>> Begin Data for processing

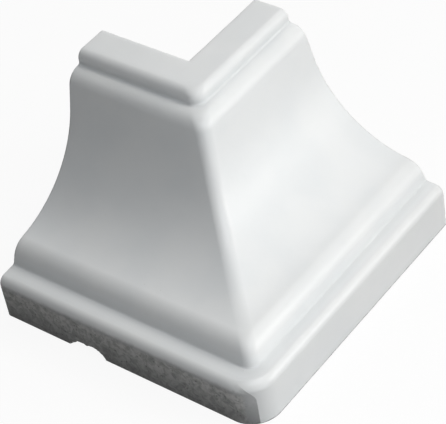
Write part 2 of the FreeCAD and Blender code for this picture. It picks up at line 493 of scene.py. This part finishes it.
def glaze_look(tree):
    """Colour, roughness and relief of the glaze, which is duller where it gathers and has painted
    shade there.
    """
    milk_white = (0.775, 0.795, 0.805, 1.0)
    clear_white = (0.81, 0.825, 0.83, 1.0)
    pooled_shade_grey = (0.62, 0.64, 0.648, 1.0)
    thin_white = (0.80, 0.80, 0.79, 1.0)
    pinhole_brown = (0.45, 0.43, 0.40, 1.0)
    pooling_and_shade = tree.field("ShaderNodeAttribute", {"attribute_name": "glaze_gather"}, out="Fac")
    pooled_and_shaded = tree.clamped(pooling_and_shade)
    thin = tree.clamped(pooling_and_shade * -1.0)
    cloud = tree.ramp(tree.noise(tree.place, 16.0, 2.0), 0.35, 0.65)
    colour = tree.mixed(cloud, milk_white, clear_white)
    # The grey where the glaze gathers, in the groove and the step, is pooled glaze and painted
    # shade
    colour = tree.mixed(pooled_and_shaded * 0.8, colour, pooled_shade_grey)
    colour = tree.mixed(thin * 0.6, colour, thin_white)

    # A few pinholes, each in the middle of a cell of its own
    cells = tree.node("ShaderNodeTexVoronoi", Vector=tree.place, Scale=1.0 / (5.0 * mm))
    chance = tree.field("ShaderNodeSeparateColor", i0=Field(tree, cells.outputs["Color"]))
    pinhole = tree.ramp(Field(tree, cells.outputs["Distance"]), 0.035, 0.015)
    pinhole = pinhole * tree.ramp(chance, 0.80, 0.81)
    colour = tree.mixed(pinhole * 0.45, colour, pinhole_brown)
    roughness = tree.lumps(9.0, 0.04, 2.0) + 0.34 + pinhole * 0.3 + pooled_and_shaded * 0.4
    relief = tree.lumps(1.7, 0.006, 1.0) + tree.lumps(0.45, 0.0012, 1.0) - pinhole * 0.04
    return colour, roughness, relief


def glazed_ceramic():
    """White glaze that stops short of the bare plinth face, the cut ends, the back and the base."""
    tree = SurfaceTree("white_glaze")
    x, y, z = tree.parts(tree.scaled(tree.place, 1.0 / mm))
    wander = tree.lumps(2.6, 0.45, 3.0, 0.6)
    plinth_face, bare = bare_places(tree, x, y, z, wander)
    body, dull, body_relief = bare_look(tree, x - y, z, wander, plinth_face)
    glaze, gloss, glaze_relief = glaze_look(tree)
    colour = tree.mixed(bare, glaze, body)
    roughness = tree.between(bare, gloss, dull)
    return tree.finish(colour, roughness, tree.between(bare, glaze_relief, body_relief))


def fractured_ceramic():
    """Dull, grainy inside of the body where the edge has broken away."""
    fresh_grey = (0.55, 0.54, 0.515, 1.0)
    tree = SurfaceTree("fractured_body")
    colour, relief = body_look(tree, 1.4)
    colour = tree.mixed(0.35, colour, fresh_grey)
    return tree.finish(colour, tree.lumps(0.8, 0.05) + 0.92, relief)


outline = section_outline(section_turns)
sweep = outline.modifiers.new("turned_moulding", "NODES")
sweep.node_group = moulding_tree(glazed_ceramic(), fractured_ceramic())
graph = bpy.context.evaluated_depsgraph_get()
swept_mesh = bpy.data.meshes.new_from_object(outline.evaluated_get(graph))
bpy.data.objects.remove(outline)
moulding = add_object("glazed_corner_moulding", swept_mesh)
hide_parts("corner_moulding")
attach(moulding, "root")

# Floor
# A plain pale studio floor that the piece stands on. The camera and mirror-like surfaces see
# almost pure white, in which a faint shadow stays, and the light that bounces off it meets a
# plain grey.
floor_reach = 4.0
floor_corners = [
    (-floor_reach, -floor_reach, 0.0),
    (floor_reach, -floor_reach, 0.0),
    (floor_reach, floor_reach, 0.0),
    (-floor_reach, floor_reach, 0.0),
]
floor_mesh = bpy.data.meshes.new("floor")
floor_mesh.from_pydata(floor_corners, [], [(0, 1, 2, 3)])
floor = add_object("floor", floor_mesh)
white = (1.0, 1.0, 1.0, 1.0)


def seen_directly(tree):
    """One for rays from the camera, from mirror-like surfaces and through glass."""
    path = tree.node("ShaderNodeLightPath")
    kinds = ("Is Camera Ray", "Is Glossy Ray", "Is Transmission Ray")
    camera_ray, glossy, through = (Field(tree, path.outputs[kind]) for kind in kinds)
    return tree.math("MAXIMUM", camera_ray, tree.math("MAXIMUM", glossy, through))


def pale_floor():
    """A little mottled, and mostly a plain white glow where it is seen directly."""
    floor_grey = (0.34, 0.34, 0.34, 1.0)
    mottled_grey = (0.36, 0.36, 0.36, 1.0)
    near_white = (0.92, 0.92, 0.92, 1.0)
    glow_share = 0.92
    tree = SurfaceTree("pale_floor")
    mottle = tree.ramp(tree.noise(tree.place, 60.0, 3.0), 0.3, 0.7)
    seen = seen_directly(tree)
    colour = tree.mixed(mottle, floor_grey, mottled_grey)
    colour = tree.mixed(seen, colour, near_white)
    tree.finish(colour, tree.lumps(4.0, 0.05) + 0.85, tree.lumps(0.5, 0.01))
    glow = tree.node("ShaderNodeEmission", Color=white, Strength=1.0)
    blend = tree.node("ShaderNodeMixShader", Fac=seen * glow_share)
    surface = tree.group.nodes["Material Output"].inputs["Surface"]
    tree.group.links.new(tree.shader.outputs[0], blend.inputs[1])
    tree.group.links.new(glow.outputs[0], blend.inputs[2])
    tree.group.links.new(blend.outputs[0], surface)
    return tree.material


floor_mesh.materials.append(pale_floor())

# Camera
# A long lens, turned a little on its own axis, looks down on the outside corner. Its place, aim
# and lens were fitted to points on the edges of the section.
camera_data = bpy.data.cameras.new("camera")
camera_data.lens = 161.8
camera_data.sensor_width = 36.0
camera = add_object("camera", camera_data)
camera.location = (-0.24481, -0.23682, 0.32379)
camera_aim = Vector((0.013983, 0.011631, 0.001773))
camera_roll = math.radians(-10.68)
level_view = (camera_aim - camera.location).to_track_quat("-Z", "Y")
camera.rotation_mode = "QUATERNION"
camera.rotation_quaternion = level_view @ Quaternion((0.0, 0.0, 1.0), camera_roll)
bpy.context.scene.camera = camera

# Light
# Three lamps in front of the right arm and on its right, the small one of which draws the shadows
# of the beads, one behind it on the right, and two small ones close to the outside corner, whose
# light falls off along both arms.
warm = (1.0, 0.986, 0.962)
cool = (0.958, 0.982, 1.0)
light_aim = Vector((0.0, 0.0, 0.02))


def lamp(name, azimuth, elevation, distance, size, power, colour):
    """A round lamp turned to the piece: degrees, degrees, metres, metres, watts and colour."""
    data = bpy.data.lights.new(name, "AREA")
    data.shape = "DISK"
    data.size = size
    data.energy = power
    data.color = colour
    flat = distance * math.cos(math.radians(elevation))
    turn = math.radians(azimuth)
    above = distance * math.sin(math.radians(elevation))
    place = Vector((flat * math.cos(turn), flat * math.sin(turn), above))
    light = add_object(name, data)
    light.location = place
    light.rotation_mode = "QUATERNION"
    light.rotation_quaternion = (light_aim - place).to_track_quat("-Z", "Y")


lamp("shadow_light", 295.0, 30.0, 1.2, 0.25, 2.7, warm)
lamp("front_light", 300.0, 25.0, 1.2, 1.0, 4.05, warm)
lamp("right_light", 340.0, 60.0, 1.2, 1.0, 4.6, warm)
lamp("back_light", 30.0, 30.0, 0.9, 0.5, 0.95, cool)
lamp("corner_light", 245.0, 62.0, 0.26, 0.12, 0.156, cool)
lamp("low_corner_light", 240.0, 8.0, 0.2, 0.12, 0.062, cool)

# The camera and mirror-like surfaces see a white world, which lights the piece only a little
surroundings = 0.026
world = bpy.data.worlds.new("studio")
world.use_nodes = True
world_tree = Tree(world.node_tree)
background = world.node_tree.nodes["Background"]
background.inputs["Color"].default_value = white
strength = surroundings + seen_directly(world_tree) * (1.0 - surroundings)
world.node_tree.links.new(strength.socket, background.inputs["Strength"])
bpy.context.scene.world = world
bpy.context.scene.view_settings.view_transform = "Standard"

>> End Data for processing
>> Begin Data for processing

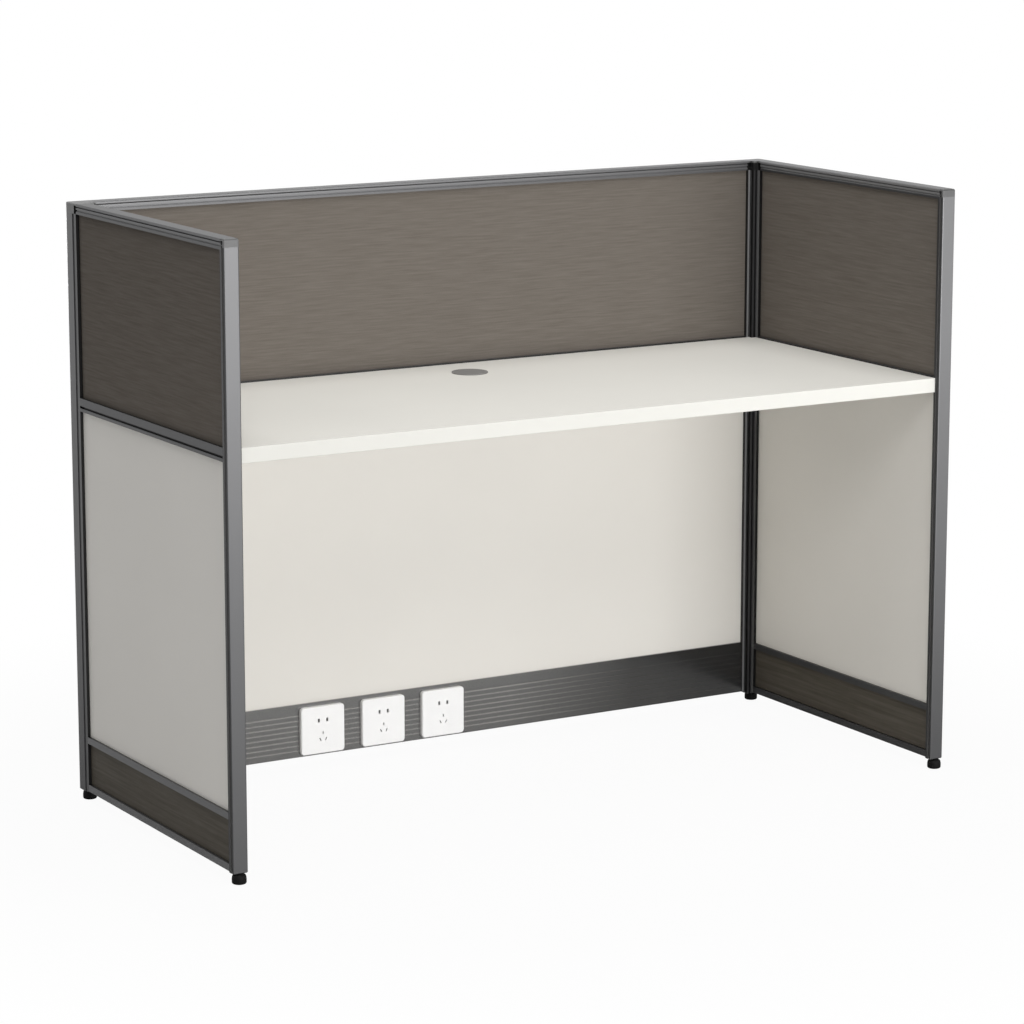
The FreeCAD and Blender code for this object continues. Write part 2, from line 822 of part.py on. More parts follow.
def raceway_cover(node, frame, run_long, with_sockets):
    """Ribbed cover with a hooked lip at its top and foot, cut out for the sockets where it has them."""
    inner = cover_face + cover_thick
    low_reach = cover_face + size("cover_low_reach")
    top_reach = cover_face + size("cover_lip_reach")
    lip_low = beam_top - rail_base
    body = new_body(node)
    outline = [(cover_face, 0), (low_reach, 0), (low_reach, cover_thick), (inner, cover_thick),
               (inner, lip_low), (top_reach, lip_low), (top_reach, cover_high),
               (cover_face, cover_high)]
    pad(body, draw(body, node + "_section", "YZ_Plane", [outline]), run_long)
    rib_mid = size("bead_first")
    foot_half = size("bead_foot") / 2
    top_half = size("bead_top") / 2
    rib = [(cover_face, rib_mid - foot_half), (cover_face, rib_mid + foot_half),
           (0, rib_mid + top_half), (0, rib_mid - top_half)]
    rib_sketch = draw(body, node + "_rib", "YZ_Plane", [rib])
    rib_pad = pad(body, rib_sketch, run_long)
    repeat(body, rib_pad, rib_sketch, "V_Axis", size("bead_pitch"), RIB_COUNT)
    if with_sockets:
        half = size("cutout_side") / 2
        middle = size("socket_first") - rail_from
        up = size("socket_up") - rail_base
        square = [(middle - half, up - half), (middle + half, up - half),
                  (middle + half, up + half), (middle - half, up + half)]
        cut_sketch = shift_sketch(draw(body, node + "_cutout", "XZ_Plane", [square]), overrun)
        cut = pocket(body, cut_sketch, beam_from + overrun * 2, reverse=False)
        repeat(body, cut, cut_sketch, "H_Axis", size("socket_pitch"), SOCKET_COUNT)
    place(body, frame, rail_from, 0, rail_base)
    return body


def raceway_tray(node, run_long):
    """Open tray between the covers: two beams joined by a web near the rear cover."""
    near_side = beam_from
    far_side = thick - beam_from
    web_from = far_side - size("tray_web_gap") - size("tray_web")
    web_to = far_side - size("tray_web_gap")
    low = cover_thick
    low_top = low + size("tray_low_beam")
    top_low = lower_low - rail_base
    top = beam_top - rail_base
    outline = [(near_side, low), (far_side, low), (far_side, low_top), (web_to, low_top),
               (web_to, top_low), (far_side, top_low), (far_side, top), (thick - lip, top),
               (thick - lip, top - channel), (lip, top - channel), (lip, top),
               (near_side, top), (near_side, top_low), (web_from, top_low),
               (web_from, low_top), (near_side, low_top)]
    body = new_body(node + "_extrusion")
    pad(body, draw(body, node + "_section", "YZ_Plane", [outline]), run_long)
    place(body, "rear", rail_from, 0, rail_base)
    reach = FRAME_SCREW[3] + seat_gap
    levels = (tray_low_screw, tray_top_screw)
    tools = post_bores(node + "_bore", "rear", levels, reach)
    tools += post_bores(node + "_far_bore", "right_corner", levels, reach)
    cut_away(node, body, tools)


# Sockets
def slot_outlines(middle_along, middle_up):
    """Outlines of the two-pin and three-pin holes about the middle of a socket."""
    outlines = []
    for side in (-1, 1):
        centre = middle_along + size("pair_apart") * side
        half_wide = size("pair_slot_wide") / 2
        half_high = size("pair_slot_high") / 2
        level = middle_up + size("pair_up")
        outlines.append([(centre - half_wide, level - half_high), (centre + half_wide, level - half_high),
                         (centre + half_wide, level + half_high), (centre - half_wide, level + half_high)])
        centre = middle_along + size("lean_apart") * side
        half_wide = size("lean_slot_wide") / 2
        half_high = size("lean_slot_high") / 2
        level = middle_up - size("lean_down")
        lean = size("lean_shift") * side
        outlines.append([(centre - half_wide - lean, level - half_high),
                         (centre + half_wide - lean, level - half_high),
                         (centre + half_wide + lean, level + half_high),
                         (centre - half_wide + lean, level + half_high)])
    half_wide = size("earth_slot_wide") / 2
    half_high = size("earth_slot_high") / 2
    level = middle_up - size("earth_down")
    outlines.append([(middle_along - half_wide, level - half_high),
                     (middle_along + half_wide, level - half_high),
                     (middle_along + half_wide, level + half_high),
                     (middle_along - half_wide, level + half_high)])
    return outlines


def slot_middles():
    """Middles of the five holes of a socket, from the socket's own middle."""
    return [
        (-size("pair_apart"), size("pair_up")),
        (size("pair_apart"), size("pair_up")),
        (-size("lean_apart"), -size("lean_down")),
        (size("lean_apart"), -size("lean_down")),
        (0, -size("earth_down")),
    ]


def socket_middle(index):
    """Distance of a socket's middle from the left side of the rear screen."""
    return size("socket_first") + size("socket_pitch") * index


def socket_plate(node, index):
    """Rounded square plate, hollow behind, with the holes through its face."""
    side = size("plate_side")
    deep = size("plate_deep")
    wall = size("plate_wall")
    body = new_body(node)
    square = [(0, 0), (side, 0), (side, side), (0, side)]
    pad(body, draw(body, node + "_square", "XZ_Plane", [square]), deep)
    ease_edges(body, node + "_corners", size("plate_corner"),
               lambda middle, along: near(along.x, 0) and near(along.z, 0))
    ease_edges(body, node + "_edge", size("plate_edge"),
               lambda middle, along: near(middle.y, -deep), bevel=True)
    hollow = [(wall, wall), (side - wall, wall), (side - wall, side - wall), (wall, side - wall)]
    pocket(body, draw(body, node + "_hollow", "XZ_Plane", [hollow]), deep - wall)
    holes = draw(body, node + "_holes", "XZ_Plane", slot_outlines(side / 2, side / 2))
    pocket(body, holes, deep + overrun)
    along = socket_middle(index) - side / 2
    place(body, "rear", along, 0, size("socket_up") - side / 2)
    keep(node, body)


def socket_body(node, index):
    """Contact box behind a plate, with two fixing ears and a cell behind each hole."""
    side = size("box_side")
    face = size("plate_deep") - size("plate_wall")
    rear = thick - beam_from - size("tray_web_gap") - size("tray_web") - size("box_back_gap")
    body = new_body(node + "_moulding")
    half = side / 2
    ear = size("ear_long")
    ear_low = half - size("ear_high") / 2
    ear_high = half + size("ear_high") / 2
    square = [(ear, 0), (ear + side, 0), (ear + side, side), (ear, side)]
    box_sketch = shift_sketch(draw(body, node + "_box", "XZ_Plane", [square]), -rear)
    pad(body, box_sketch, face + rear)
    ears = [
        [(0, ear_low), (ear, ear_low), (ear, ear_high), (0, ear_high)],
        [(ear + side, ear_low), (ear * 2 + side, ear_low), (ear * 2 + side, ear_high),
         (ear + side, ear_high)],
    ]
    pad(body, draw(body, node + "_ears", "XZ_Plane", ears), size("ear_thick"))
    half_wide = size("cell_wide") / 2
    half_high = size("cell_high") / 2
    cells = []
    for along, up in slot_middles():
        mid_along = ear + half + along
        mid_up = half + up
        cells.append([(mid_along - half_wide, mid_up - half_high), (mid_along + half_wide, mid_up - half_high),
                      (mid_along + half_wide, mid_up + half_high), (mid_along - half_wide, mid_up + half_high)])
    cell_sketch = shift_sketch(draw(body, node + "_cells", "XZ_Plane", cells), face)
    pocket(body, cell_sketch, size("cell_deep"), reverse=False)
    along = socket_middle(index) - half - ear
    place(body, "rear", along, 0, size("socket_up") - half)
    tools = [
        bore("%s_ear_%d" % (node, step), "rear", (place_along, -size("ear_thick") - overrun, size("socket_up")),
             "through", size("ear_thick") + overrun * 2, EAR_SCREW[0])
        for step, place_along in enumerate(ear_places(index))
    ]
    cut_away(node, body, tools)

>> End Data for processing

Reproduce exactly the lines from the line with "Write part 2 of" through the line with "colour = tree.mixed(thin", both end lines included, and only those lines.

Response:
Write part 2 of the FreeCAD and Blender code for this picture. It picks up at line 493 of scene.py. This part finishes it.
def glaze_look(tree):
    """Colour, roughness and relief of the glaze, which is duller where it gathers and has painted
    shade there.
    """
    milk_white = (0.775, 0.795, 0.805, 1.0)
    clear_white = (0.81, 0.825, 0.83, 1.0)
    pooled_shade_grey = (0.62, 0.64, 0.648, 1.0)
    thin_white = (0.80, 0.80, 0.79, 1.0)
    pinhole_brown = (0.45, 0.43, 0.40, 1.0)
    pooling_and_shade = tree.field("ShaderNodeAttribute", {"attribute_name": "glaze_gather"}, out="Fac")
    pooled_and_shaded = tree.clamped(pooling_and_shade)
    thin = tree.clamped(pooling_and_shade * -1.0)
    cloud = tree.ramp(tree.noise(tree.place, 16.0, 2.0), 0.35, 0.65)
    colour = tree.mixed(cloud, milk_white, clear_white)
    # The grey where the glaze gathers, in the groove and the step, is pooled glaze and painted
    # shade
    colour = tree.mixed(pooled_and_shaded * 0.8, colour, pooled_shade_grey)
    colour = tree.mixed(thin * 0.6, colour, thin_white)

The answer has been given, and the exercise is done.